▶ _YOUR TASK_:
Write the data out again in full, with no departure from the original.

▶ _SOURCE EXCERPT_:

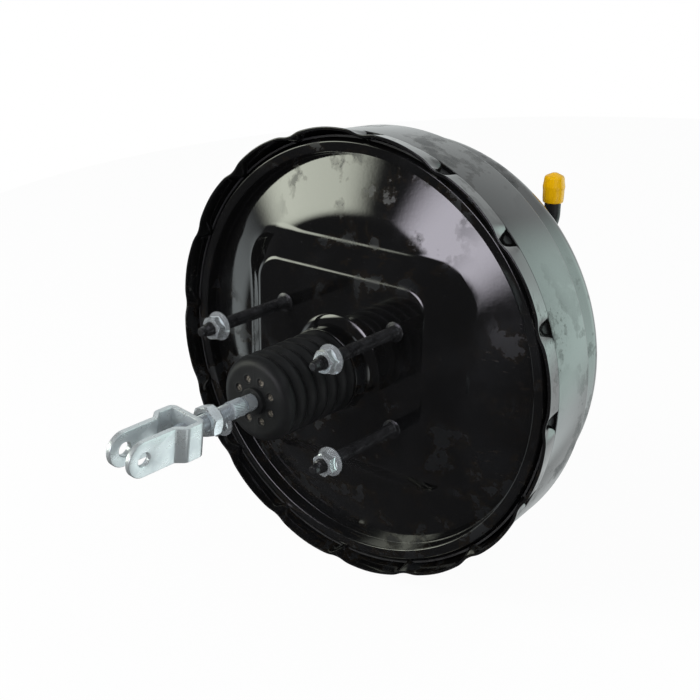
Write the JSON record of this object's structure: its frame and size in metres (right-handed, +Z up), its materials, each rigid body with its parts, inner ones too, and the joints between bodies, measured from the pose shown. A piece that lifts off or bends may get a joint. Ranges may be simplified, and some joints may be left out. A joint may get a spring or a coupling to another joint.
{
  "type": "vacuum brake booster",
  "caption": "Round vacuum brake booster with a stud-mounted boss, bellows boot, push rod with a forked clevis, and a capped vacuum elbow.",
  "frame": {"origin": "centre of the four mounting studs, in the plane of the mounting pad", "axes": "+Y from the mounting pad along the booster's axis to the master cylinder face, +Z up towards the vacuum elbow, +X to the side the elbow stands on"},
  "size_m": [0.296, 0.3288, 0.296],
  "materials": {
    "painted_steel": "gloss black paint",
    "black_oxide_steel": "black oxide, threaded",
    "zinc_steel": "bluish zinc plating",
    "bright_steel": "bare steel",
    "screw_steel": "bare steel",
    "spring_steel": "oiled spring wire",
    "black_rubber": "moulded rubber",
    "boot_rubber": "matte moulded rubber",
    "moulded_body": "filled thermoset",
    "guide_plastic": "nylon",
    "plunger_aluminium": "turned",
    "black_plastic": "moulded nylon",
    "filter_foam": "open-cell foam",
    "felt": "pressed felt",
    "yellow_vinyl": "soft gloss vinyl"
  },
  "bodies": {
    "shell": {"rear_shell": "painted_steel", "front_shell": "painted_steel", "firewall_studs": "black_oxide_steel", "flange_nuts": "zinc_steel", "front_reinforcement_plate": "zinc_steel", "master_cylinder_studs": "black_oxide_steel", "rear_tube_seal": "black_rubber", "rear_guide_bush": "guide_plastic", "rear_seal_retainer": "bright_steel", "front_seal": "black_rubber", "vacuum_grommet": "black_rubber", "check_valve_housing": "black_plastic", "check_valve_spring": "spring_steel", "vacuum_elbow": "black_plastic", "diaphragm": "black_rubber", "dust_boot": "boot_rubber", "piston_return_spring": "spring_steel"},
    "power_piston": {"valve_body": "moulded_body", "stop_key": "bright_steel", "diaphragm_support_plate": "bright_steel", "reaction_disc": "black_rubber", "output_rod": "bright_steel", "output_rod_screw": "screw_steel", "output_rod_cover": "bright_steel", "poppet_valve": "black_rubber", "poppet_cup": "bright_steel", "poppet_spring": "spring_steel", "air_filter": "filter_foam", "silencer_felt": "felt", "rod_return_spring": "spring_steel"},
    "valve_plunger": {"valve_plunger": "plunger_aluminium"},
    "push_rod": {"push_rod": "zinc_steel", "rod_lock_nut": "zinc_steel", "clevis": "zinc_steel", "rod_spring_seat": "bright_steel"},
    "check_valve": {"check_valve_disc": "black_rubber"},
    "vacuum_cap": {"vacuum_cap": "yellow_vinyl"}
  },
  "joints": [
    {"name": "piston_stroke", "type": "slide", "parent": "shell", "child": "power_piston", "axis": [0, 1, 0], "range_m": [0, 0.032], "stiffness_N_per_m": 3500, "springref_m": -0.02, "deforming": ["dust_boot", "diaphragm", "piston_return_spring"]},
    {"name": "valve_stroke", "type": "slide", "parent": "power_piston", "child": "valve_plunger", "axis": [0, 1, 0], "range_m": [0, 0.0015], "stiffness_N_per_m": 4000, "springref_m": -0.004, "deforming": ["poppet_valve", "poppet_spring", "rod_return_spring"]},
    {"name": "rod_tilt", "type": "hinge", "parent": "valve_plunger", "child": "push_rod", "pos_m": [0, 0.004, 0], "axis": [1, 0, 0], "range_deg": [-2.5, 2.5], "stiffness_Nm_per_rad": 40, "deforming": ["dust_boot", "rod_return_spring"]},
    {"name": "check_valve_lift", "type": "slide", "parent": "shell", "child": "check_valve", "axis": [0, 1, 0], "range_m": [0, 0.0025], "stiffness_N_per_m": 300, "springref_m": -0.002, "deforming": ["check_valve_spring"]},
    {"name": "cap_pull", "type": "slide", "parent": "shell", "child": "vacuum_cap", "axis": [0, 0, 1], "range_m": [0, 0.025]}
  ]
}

▶ _THE OUTPUT_:
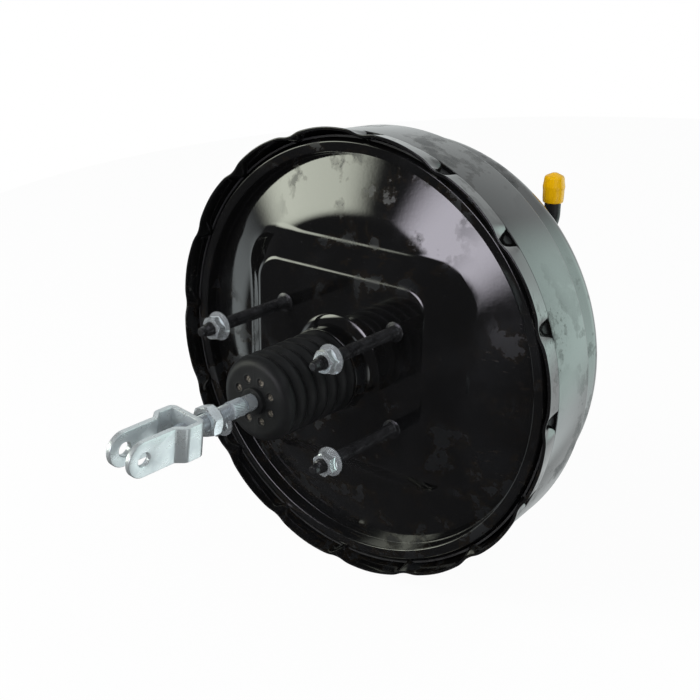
Write the JSON record of this object's structure: its frame and size in metres (right-handed, +Z up), its materials, each rigid body with its parts, inner ones too, and the joints between bodies, measured from the pose shown. A piece that lifts off or bends may get a joint. Ranges may be simplified, and some joints may be left out. A joint may get a spring or a coupling to another joint.
{
  "type": "vacuum brake booster",
  "caption": "Round vacuum brake booster with a stud-mounted boss, bellows boot, push rod with a forked clevis, and a capped vacuum elbow.",
  "frame": {"origin": "centre of the four mounting studs, in the plane of the mounting pad", "axes": "+Y from the mounting pad along the booster's axis to the master cylinder face, +Z up towards the vacuum elbow, +X to the side the elbow stands on"},
  "size_m": [0.296, 0.3288, 0.296],
  "materials": {
    "painted_steel": "gloss black paint",
    "black_oxide_steel": "black oxide, threaded",
    "zinc_steel": "bluish zinc plating",
    "bright_steel": "bare steel",
    "screw_steel": "bare steel",
    "spring_steel": "oiled spring wire",
    "black_rubber": "moulded rubber",
    "boot_rubber": "matte moulded rubber",
    "moulded_body": "filled thermoset",
    "guide_plastic": "nylon",
    "plunger_aluminium": "turned",
    "black_plastic": "moulded nylon",
    "filter_foam": "open-cell foam",
    "felt": "pressed felt",
    "yellow_vinyl": "soft gloss vinyl"
  },
  "bodies": {
    "shell": {"rear_shell": "painted_steel", "front_shell": "painted_steel", "firewall_studs": "black_oxide_steel", "flange_nuts": "zinc_steel", "front_reinforcement_plate": "zinc_steel", "master_cylinder_studs": "black_oxide_steel", "rear_tube_seal": "black_rubber", "rear_guide_bush": "guide_plastic", "rear_seal_retainer": "bright_steel", "front_seal": "black_rubber", "vacuum_grommet": "black_rubber", "check_valve_housing": "black_plastic", "check_valve_spring": "spring_steel", "vacuum_elbow": "black_plastic", "diaphragm": "black_rubber", "dust_boot": "boot_rubber", "piston_return_spring": "spring_steel"},
    "power_piston": {"valve_body": "moulded_body", "stop_key": "bright_steel", "diaphragm_support_plate": "bright_steel", "reaction_disc": "black_rubber", "output_rod": "bright_steel", "output_rod_screw": "screw_steel", "output_rod_cover": "bright_steel", "poppet_valve": "black_rubber", "poppet_cup": "bright_steel", "poppet_spring": "spring_steel", "air_filter": "filter_foam", "silencer_felt": "felt", "rod_return_spring": "spring_steel"},
    "valve_plunger": {"valve_plunger": "plunger_aluminium"},
    "push_rod": {"push_rod": "zinc_steel", "rod_lock_nut": "zinc_steel", "clevis": "zinc_steel", "rod_spring_seat": "bright_steel"},
    "check_valve": {"check_valve_disc": "black_rubber"},
    "vacuum_cap": {"vacuum_cap": "yellow_vinyl"}
  },
  "joints": [
    {"name": "piston_stroke", "type": "slide", "parent": "shell", "child": "power_piston", "axis": [0, 1, 0], "range_m": [0, 0.032], "stiffness_N_per_m": 3500, "springref_m": -0.02, "deforming": ["dust_boot", "diaphragm", "piston_return_spring"]},
    {"name": "valve_stroke", "type": "slide", "parent": "power_piston", "child": "valve_plunger", "axis": [0, 1, 0], "range_m": [0, 0.0015], "stiffness_N_per_m": 4000, "springref_m": -0.004, "deforming": ["poppet_valve", "poppet_spring", "rod_return_spring"]},
    {"name": "rod_tilt", "type": "hinge", "parent": "valve_plunger", "child": "push_rod", "pos_m": [0, 0.004, 0], "axis": [1, 0, 0], "range_deg": [-2.5, 2.5], "stiffness_Nm_per_rad": 40, "deforming": ["dust_boot", "rod_return_spring"]},
    {"name": "check_valve_lift", "type": "slide", "parent": "shell", "child": "check_valve", "axis": [0, 1, 0], "range_m": [0, 0.0025], "stiffness_N_per_m": 300, "springref_m": -0.002, "deforming": ["check_valve_spring"]},
    {"name": "cap_pull", "type": "slide", "parent": "shell", "child": "vacuum_cap", "axis": [0, 0, 1], "range_m": [0, 0.025]}
  ]
}